* Short exercise
Reproduce exactly the lines of the material beneath, from the line that contains "const grip = new" to the line that contains "obj.matrix_world = Matrix.Identity(4)", both included, and no other lines.

:::::

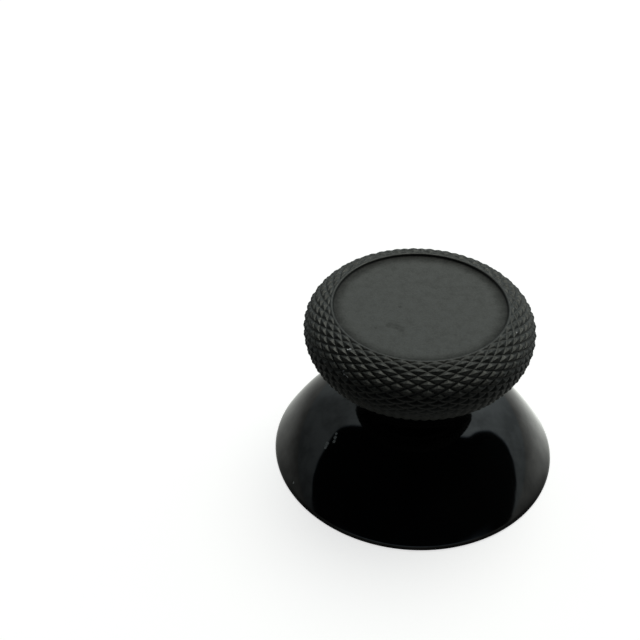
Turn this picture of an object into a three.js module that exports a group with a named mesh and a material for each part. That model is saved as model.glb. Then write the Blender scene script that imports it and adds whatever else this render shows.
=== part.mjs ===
// A thumb grip for a game controller's stick: one moulded piece, a body of revolution
// apart from the diamond knurl on its cap.
//
// The frame is in millimetres, +Z up along the axis, with the origin at the centre of the
// skirt's mouth, so the grip stands on its rim at z = 0.
import * as THREE from "three";

// The skirt, which slides under the controller's shell.
const SKIRT_RADIUS = 11.0;
const SKIRT_HEIGHT = 6.1; // up to where the dome runs into the neck's fillet
const SKIRT_WALL = 0.85; // measured level at the rim and upright near the neck
const SKIRT_EDGE_RADIUS = 0.15; // rounding of the rim's outer edge
const SKIRT_RIM_SLOPE = 60; // degrees from the horizontal, just above the rim
const SKIRT_TOP_SLOPE = 23; // degrees from the horizontal, at the fillet
const SKIRT_FULLNESS = 0.34; // how far each slope carries, as a share of the dome's span

// The neck between the skirt and the cap.
const NECK_RADIUS = 4.15;
const NECK_FOOT_SPREAD = 0.85; // fillet between the neck and the skirt, level
const NECK_FOOT_RISE = 0.95; // and upright
const NECK_LENGTH = 0.95; // straight stretch between the two fillets
const NECK_HEAD_SPREAD = 0.85; // fillet between the neck and the cap, level
const NECK_HEAD_RISE = 0.65; // and upright

// The cap: a ring of rounded section around a shallow thumb disc.
const DISC_RADIUS = 6.34;
const DISC_STEP = 0.24; // drop from the lip's crown to the disc's border
const DISC_STEP_DRAFT = 0.03; // how much narrower the disc is at the foot of its step
const DISC_STEP_ROUNDING = 0.05; // drop of the lip's inner edge below its crown
const DISC_DISH = 0.15; // how much lower the disc's middle lies than its border
const LIP_WIDTH = 0.15; // from the disc's edge to the lip's crown
const RING_BULGE = 2.03; // from the lip's crown out to the widest place
const RING_RISE = 2.05; // from the widest place up to the crown
const RING_DROP = 3.55; // from the widest place down to the underside

// The knurl: pointed diamonds in rows that are staggered by half a pitch.
const KNURL_COLUMNS = 36;
const KNURL_HALF_ROWS = 24;
const KNURL_DEPTH = 0.26;
const KNURL_TOP_SHARE = 0.5; // share of that depth in the row next to the lip
const KNURL_TOP_ROWS = 8; // half rows over which it grows to all of it
const KNURL_LIP_LAND = 0.2; // smooth band between the crown and the first row
const KNURL_FOOT_LAND = 0.95; // smooth band between the last row and the neck's fillet

// The socket for the stick's post, in a boss inside the skirt.
const SOCKET_RADIUS = 2.7;
const SOCKET_DEPTH = 7.2;
const BOSS_WALL = 1.1;
const BOSS_DRAFT = 0.2; // how much wider the boss is at its root
const BOSS_LENGTH = 2.7;

// How finely each stretch of the section is divided.
const DISC_STEPS = 2;
const LIP_STEPS = 2;
const UNDERSIDE_STEPS = 2;
const FILLET_STEPS = 3;
const DOME_STEPS = 7;
const EDGE_STEPS = 2;

const MOULDED_BLACK = 0x0b0c0c;

const COLUMNS = 2 * KNURL_COLUMNS;
const radians = THREE.MathUtils.degToRad;

// Radii and heights that follow from the sizes.
const NECK_FOOT_HEIGHT = SKIRT_HEIGHT + NECK_FOOT_RISE;
const NECK_HEAD_HEIGHT = NECK_FOOT_HEIGHT + NECK_LENGTH;
const UNDERSIDE_HEIGHT = NECK_HEAD_HEIGHT + NECK_HEAD_RISE;
const RING_MIDDLE_HEIGHT = UNDERSIDE_HEIGHT + RING_DROP;
const CROWN_HEIGHT = RING_MIDDLE_HEIGHT + RING_RISE;
const UNDERSIDE_RADIUS = NECK_RADIUS + NECK_HEAD_SPREAD;
const CROWN_RADIUS = DISC_RADIUS + LIP_WIDTH;
const RING_RADIUS = CROWN_RADIUS + RING_BULGE;
const DISC_BORDER_HEIGHT = CROWN_HEIGHT - DISC_STEP;

// A point of the section: x is the radius and y the height.
function at(radius, height) {
  return new THREE.Vector2(radius, height);
}

// The point a distance away, at an angle above the outward horizontal.
function beyond(point, angle, distance) {
  const step = at(Math.cos(angle), Math.sin(angle));
  return point.clone().addScaledVector(step, distance);
}

// A curve's points without its first one, which the stretch before it holds.
function stretch(curve, steps) {
  return curve.getPoints(steps).slice(1);
}

// A stretch of an ellipse, clockwise from one angle to a lower one.
function arc(centre, radii, from, to) {
  return new THREE.EllipseCurve(centre.x, centre.y, radii.x, radii.y, from, to, true);
}

// One face of the skirt's wall, from the neck's fillet down to the rim.
function skirtFace(top, rim) {
  const reach = SKIRT_FULLNESS * top.distanceTo(rim);
  const belowTop = beyond(top, -radians(SKIRT_TOP_SLOPE), reach);
  const aboveRim = beyond(rim, Math.PI - radians(SKIRT_RIM_SLOPE), reach);
  return new THREE.CubicBezierCurve(top, belowTop, aboveRim, rim);
}

// The height reached by going in from the skirt's top along its slope.
function slopeHeight(top, radius) {
  return top.y + (top.x - radius) * Math.tan(radians(SKIRT_TOP_SLOPE));
}

// The thumb disc from near its middle to its edge, and the step up to the lip's crown.
function discSection() {
  const border = DISC_RADIUS - DISC_STEP_DRAFT;
  const points = [];
  for (let i = 1; i <= DISC_STEPS; i++) {
    const share = i / DISC_STEPS;
    points.push(at(border * share, DISC_BORDER_HEIGHT - DISC_DISH * (1 - share * share)));
  }
  points.push(at(DISC_RADIUS, CROWN_HEIGHT - DISC_STEP_ROUNDING));
  points.push(at(CROWN_RADIUS, CROWN_HEIGHT));
  return points;
}

// The ring's section is an upper and a lower quarter ellipse that meet at its widest place.
const upper = {
  centre: at(CROWN_RADIUS, RING_MIDDLE_HEIGHT),
  radii: at(RING_BULGE, RING_RISE),
};
const lower = {
  centre: at(UNDERSIDE_RADIUS, RING_MIDDLE_HEIGHT),
  radii: at(RING_RADIUS - UNDERSIDE_RADIUS, RING_DROP),
};
const knurlTop = Math.acos(KNURL_LIP_LAND / upper.radii.x);
const knurlFoot = -Math.acos(KNURL_FOOT_LAND / lower.radii.x);

// The smooth outer side of the lip, from its crown to the knurl.
function lipSection() {
  const toKnurl = arc(upper.centre, upper.radii, Math.PI / 2, knurlTop);
  return stretch(toKnurl, LIP_STEPS).slice(0, -1);
}

// How deep the knurl is cut in a row, counted from the lip.
function knurlDepth(row) {
  const share = THREE.MathUtils.lerp(KNURL_TOP_SHARE, 1, Math.min(row / KNURL_TOP_ROWS, 1));
  return KNURL_DEPTH * share;
}

// The rows of the knurl: each has the place of its tips and, below them, of its valleys.
function knurlRows() {
  const path = new THREE.CurvePath();
  path.add(arc(upper.centre, upper.radii, knurlTop, 0));
  path.add(arc(lower.centre, lower.radii, 0, knurlFoot));
  const rows = [];
  for (let row = 0; row <= KNURL_HALF_ROWS; row++) {
    const tip = path.getPoint(row / KNURL_HALF_ROWS);
    const tangent = path.getTangent(row / KNURL_HALF_ROWS);
    const inward = at(tangent.y, -tangent.x);
    rows.push({ tip, valley: tip.clone().addScaledVector(inward, knurlDepth(row)) });
  }
  return rows;
}

// The cap's smooth underside, the neck and the outside of the skirt, down to the rim.
function outsideSection() {
  const underside = at(UNDERSIDE_RADIUS, UNDERSIDE_HEIGHT);
  const head = at(NECK_RADIUS, NECK_HEAD_HEIGHT);
  const foot = at(NECK_RADIUS, NECK_FOOT_HEIGHT);
  const top = at(NECK_RADIUS + NECK_FOOT_SPREAD, SKIRT_HEIGHT);
  const rim = at(SKIRT_RADIUS, SKIRT_EDGE_RADIUS);
  const headCorner = at(NECK_RADIUS, UNDERSIDE_HEIGHT);
  const footCorner = at(NECK_RADIUS, slopeHeight(top, NECK_RADIUS));
  const edgeCentre = at(SKIRT_RADIUS - SKIRT_EDGE_RADIUS, SKIRT_EDGE_RADIUS);
  const edgeRadii = at(SKIRT_EDGE_RADIUS, SKIRT_EDGE_RADIUS);
  return [
    ...stretch(arc(lower.centre, lower.radii, knurlFoot, -Math.PI / 2), UNDERSIDE_STEPS),
    ...stretch(new THREE.QuadraticBezierCurve(underside, headCorner, head), FILLET_STEPS),
    foot,
    ...stretch(new THREE.QuadraticBezierCurve(foot, footCorner, top), FILLET_STEPS),
    ...stretch(skirtFace(top, rim), DOME_STEPS),
    ...stretch(arc(edgeCentre, edgeRadii, 0, -Math.PI / 2), EDGE_STEPS),
  ];
}

// The inside, from the rim up to the boss, over its end face and into the socket.
function insideSection() {
  const rim = at(SKIRT_RADIUS - SKIRT_WALL, 0);
  const top = at(NECK_RADIUS + NECK_FOOT_SPREAD, SKIRT_HEIGHT - SKIRT_WALL);
  const bossRadius = SOCKET_RADIUS + BOSS_WALL;
  const root = at(bossRadius + BOSS_DRAFT, slopeHeight(top, bossRadius + BOSS_DRAFT));
  const endFace = root.y - BOSS_LENGTH;
  return [
    rim,
    ...skirtFace(top, rim).getPoints(DOME_STEPS).reverse().slice(1),
    root,
    at(bossRadius, endFace),
    at(SOCKET_RADIUS, endFace),
    at(SOCKET_RADIUS, endFace + SOCKET_DEPTH),
  ];
}

// A ring of points around the axis. Its odd and even places differ only in the knurl.
function plainRow(point) {
  return { tip: point, valley: point };
}

const ROWS = [
  ...discSection().map(plainRow),
  ...lipSection().map(plainRow),
  ...knurlRows(),
  ...outsideSection().map(plainRow),
  ...insideSection().map(plainRow),
];

// Tips and valleys alternate around a row and from one row to the next.
function isTip(row, column) {
  return (row + column) % 2 === 0;
}

// The surface is a grid of rows and columns, closed by a point on the axis at each end.
function gripGeometry() {
  const positions = [];
  const faces = [];
  ROWS.forEach((row, i) => {
    for (let column = 0; column < COLUMNS; column++) {
      const point = isTip(i, column) ? row.tip : row.valley;
      const angle = (2 * Math.PI * column) / COLUMNS;
      positions.push(point.x * Math.cos(angle), point.x * Math.sin(angle), point.y);
    }
  });
  const index = (row, column) => row * COLUMNS + (column % COLUMNS);
  for (let row = 0; row < ROWS.length - 1; row++) {
    for (let column = 0; column < COLUMNS; column++) {
      const a = index(row, column);
      const b = index(row, column + 1);
      const c = index(row + 1, column + 1);
      const d = index(row + 1, column);
      // Each cell is split along the valley that crosses it.
      if (isTip(row, column)) faces.push(a, d, b, b, d, c);
      else faces.push(a, d, c, a, c, b);
    }
  }
  const last = ROWS.length - 1;
  const discMiddle = ROWS.length * COLUMNS;
  const socketEnd = discMiddle + 1;
  positions.push(0, 0, DISC_BORDER_HEIGHT - DISC_DISH);
  positions.push(0, 0, ROWS[last].tip.y);
  for (let column = 0; column < COLUMNS; column++) {
    faces.push(discMiddle, index(0, column), index(0, column + 1));
    faces.push(socketEnd, index(last, column + 1), index(last, column));
  }
  const geometry = new THREE.BufferGeometry();
  geometry.setAttribute("position", new THREE.Float32BufferAttribute(positions, 3));
  geometry.setIndex(faces);
  geometry.computeVertexNormals();
  return geometry;
}

const grip = new THREE.Mesh(
  gripGeometry(),
  new THREE.MeshStandardMaterial({ color: MOULDED_BLACK, roughness: 0.35, metalness: 0 }),
);
grip.name = "thumb_grip";

const group = new THREE.Group();
group.add(grip);

export default group;
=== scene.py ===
import math

import bpy
import numpy as np
from mathutils import Matrix, Vector


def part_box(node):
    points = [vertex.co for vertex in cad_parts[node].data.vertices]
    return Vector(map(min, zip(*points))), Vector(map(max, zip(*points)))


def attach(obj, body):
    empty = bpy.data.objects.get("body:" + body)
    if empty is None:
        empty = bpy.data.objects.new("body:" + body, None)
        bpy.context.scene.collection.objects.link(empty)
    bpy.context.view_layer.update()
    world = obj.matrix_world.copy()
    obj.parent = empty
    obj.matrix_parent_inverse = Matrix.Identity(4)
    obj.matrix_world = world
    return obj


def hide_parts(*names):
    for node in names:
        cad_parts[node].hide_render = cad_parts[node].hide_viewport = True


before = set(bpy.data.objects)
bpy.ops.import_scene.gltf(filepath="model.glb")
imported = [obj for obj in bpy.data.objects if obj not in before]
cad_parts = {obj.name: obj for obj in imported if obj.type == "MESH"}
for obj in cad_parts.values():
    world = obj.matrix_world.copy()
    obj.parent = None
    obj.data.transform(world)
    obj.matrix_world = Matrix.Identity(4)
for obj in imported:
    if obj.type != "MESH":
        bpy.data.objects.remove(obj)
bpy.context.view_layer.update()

# Lengths of the grip are in millimetres, as in the part's source, and become metres in its mesh.
MM = 0.001

# The sizes that the frame gives.
_, node_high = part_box("thumb_grip")
SKIRT_RADIUS = node_high.x / MM
CROWN_HEIGHT = node_high.z / MM

# The skirt.
SKIRT_HEIGHT = 6.1
SKIRT_WALL = 0.85
SKIRT_EDGE_RADIUS = 0.15
SKIRT_INNER_EDGE_RADIUS = 0.1
SKIRT_RIM_SLOPE = math.radians(60)
SKIRT_TOP_SLOPE = math.radians(23)
SKIRT_FULLNESS = 0.34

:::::

* Full response
const grip = new THREE.Mesh(
  gripGeometry(),
  new THREE.MeshStandardMaterial({ color: MOULDED_BLACK, roughness: 0.35, metalness: 0 }),
);
grip.name = "thumb_grip";

const group = new THREE.Group();
group.add(grip);

export default group;
=== scene.py ===
import math

import bpy
import numpy as np
from mathutils import Matrix, Vector


def part_box(node):
    points = [vertex.co for vertex in cad_parts[node].data.vertices]
    return Vector(map(min, zip(*points))), Vector(map(max, zip(*points)))


def attach(obj, body):
    empty = bpy.data.objects.get("body:" + body)
    if empty is None:
        empty = bpy.data.objects.new("body:" + body, None)
        bpy.context.scene.collection.objects.link(empty)
    bpy.context.view_layer.update()
    world = obj.matrix_world.copy()
    obj.parent = empty
    obj.matrix_parent_inverse = Matrix.Identity(4)
    obj.matrix_world = world
    return obj


def hide_parts(*names):
    for node in names:
        cad_parts[node].hide_render = cad_parts[node].hide_viewport = True


before = set(bpy.data.objects)
bpy.ops.import_scene.gltf(filepath="model.glb")
imported = [obj for obj in bpy.data.objects if obj not in before]
cad_parts = {obj.name: obj for obj in imported if obj.type == "MESH"}
for obj in cad_parts.values():
    world = obj.matrix_world.copy()
    obj.parent = None
    obj.data.transform(world)
    obj.matrix_world = Matrix.Identity(4)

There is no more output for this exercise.